Mr. Drouyn de Lhuys, in this argument, seems to us to have overlooked two important facts, namely: first, that the United States, in this correspondence, have assigned definite limits to the right of alliance incompatible with, our assent to his argument; and secondly, the fact that the United States have not at any time accepted the supposed government of the Prince Maximilian as a constitutional or legitimate form of government in Mexico, capable or entitled to form alliances.

Mr. Drouyn de Lhuys then arranges, in a graphic manner, the advantages that have arisen, or are to arise, to the United States, from the successful establishment of the supposed empire in Mexico. Instead of a country unceasingly in trouble, and which has given us so many subjects of complaint, and against which we ourselves have been obliged to make war, he shows us in Mexico a pacific country, under a beneficent imperial sway, offering henceforth measures of security and vast openings to our commerce, a country far from injuring our rights and hurting our influences. And he assures us that, above all other nations, the United States are most likely to profit by the work which is being accomplished by Prince Maximilian in Mexico. These suggestions are as natural on the part of France as they are friendly to the United States. The United States are not insensible to the desirableness of political and commercial reform in the adjoining country; but their settled principles, habits, and convictions forbid them to look for such changes in this hemisphere to foreign, royal, or imperial institutions, founded upon a forcible subversion of republican institutions.
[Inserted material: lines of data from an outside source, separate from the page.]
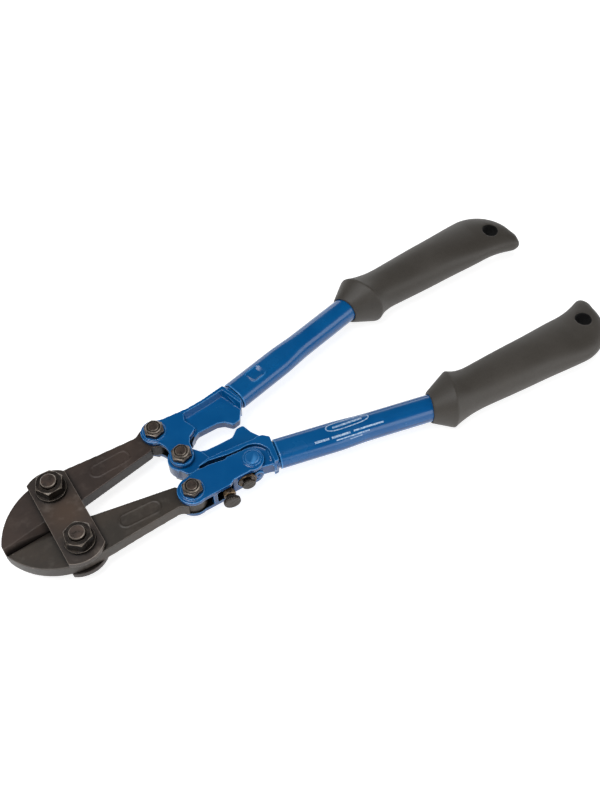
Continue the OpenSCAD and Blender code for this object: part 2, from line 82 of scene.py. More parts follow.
# Lengths along the tube: flattened, tapering to round, end of the straight part, bend, and the whole
FLAT_L = 32.0
TAPER_L = 20.0
STRAIGHT_L = 93.0
BEND_R = 60.0
BEND = math.radians(9.7)
BEND_L = BEND_R * BEND
TUBE_L = STRAIGHT_L + BEND_L + 66

# Crimp: a round die pressed into the flat, with sloping ends and softened rims
CRIMP_S = 16
CRIMP_R = 6.0
CRIMP_DEEP = 1.6
CRIMP_HALF = 3
CRIMP_SLOPE = 3.5
CRIMP_FALL = 1.5
CRIMP_SOFT = 0.35

# Grip: collar lip and ridge, neck, and the station where the collar's slant has faded out
LIP_X = 229.6
LIP_R = 8.5
RIDGE_X = 242.4
RIDGE_W = 15.6
RIDGE_H = 15.0
TILT = math.radians(20)
NECK_L = 19
UPRIGHT_X = 266
# Exponent that makes the sections slightly squarer than ellipses
SQUARENESS = 0.9
# Inset that keeps the smooth grips within the size of the CAD's faceted ones
SKIN = 0.07
# End of the grip: an arc on the outer side up to STRAIGHT_T, and a beak rounded from TIP_T
END_X = 327.0
BEAK_Y = 30.0
TURN_Y = 39.3
STRAIGHT_T = 0.75
TIP_T = 0.86
BULGE = 0.9
HANG = (338.2, 42.4)
HANG_R = 4.6
# Where the bore for the tube starts, measured along the tube
BORE_S = 60


def placed(p, side=1):
    """A point of the tool in the scene; side is -1 for the mirror image on side B."""
    return (TIP_X + p[0] * MM, side * p[1] * MM, MID_Z + p[2] * MM)


def ease(x, a, b):
    """Smooth step from nought at a to one at b."""
    t = min(1.0, max(0.0, (x - a) / (b - a)))
    return t * t * (3 - 2 * t)


def steps(a, b, step):
    """Stations from a to b, without b."""
    return list(np.arange(a, b, step))


def spread(a, b, count):
    """Evenly spread stations from a to b, both ends included."""
    return list(np.linspace(a, b, count))


def circle(count):
    """Angles of a full turn, without the repeated last one."""
    return np.linspace(0, 2 * math.pi, count, endpoint=False)


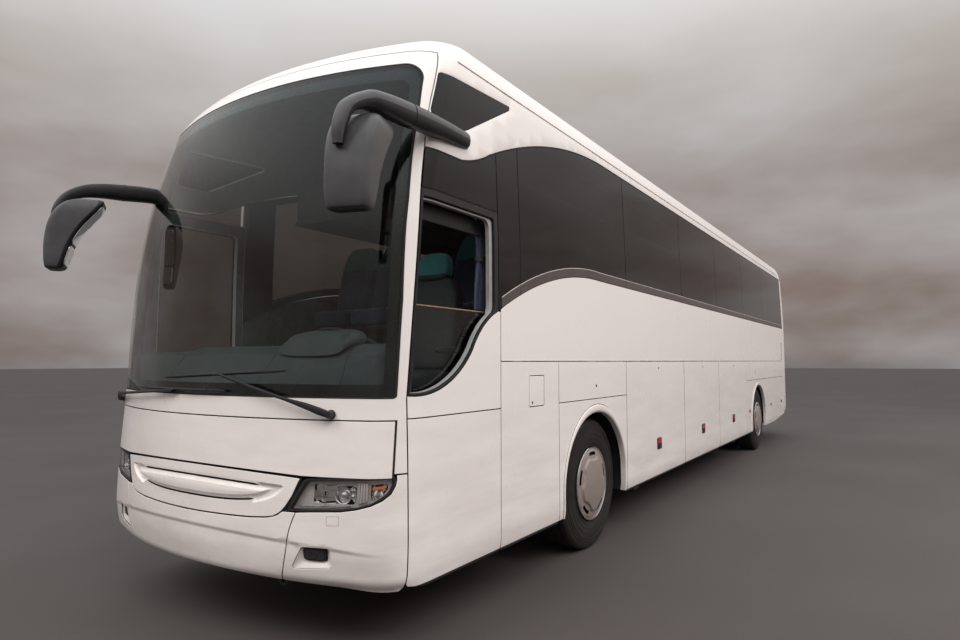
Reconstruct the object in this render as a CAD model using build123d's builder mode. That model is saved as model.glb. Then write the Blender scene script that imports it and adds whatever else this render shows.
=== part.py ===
from build123d import *
import math
import os

# Two-axle touring coach, left-hand drive.
# Frame: millimetres, +Z up, front of the vehicle towards -Y, its left side towards +X.
# Lengths along the vehicle are given as the distance behind the front axle and turned into Y by ay().

os.makedirs("parts", exist_ok=True)

# ------------------------------------------------------------------ driving dimensions
FRONT_AXLE_Y = -3600.0      # front axle in the part's frame
WHEELBASE = 6910.0
HUB_Z = 513.0
TYRE_R = 513.0
TYRE_BORE_R = 287.0
TYRE_W = 290.0
FRONT_WHEEL_X = 1070.0      # centre plane of the steered wheels
TWIN_OUTER_X = 1090.0       # centre planes of the rear twins
TWIN_INNER_X = 760.0
KINGPIN_X = 900.0

HALF_W = 1275.0
WALL = 55.0                 # body wall, door and flap thickness
GLASS = 14.0                # bonded glass
SKIRT_Z = 335.0
RAIL_Z = 1488.0             # rub rail: top of the luggage doors
BELT_Z = 2145.0             # lower edge of the side glazing
GLASS_TOP_Z = 3158.0
GAP = 6.0                   # joint between panels

FRONT_R = 3000.0            # plan radius of the front
FRONT_CORNER = 175.0        # width of the front corner, measured from the side
REAR_R = 9000.0
REAR_CORNER = 330.0

FLOOR_Z = 1460.0            # top of the passenger deck
CAB_Z = 950.0               # top of the driver's platform
SIDE_END = 9556.0           # joint between side wall and rear wall
SEAM_FRONT = -2364.0        # joint between front mask and side, low down

ARCH_R = 560.0              # rise of a wheel arch over its centre
ARCH_RX = 605.0             # half its width; straight down below the centre
ARCH_FRONT = (-20.0, 535.0)         # centre of the front arch (behind axle, z)
ARCH_REAR = (WHEELBASE - 60.0, 535.0)


def ay(behind_axle):
    return FRONT_AXLE_Y + behind_axle


# Sections of the body. Columns: z, half width, front face, rear face (both behind the front axle)
SECTIONS = [
    (335.0, 1262.0, -2695.0, 10110.0),
    (430.0, 1275.0, -2740.0, 10150.0),
    (570.0, 1275.0, -2757.0, 10170.0),
    (840.0, 1275.0, -2747.0, 10170.0),
    (1300.0, 1275.0, -2715.0, 10168.0),
    (1750.0, 1275.0, -2694.0, 10160.0),
    (2145.0, 1275.0, -2659.0, 10146.0),
    (2500.0, 1266.0, -2598.0, 10126.0),
    (2850.0, 1253.0, -2503.0, 10096.0),
    (3158.0, 1240.0, -2385.0, 10050.0),
    (3300.0, 1212.0, -2270.0, 9980.0),
    (3415.0, 1130.0, -2080.0, 9860.0),
    (3485.0, 900.0, -1760.0, 9620.0),
    (3530.0, 420.0, -1250.0, 9200.0),
]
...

The United States, in their customary sobriety, regard no beneficial results which could come from such a change in Mexico as sufficient to overbalance the injury which they must directly suffer by the overthrow of the republican government in Mexico.

Mr. Drouyn de Lhuys at the end of his very elaborate and able review, recapitulates his exposition in the following words: “The United States acknowledge the right we had to make war in Mexico. On the other part, we admit, as they do, the principle of non-intervention. This double postulate includes, as At seems to me, the elements of an agreement. The right to make war, which [Page 819] belongs, as Mr. Seward declares, to every sovereign nation, implies the right to secure the results of war. We have not gone across the ocean merely for the purpose of showing our power, and of inflicting chastisement on the Mexican government. After a train of fruitless remonstrances, it was our duty to demand guarantees against the recurrence of violence from which our country had suffered so cruelly, and those guarantees we could not look for from a government whose bad faith we had proved on so many occasions. We find them now engaged in the establishment of a regular government, which shows itself disposed to honestly keep its engagements. In this relation we hope that the legitimate object of our expedition will soon be reached, and we are striving to make with the emperor Maximilian arrangements which, by satisfying our interests and our honor, will permit us to consider at an end the service of the army upon Mexican soil. The Emperor has given an order to write in this same sense to our minister at Mexico. We fall back at that moment on the principle of non-intervention, and from that moment accept it as the rule of our conduct. Our interest, no less than our honor, commands us to claim from all the uniform application of it. Trusting the spirit of equity which animates the cabinet of Washington, we expect from it the assurance that the American people will themselves conform to the law which they invoke, by observing, in regard to Mexico, a strict neutrality. When you [meaning the Marquis de Montholon] shall have informed me of the resolution of the federal government, I shall be able to indicate to you the nature of the results of our negotiation with the emperor Maximilian for the return of our troops.”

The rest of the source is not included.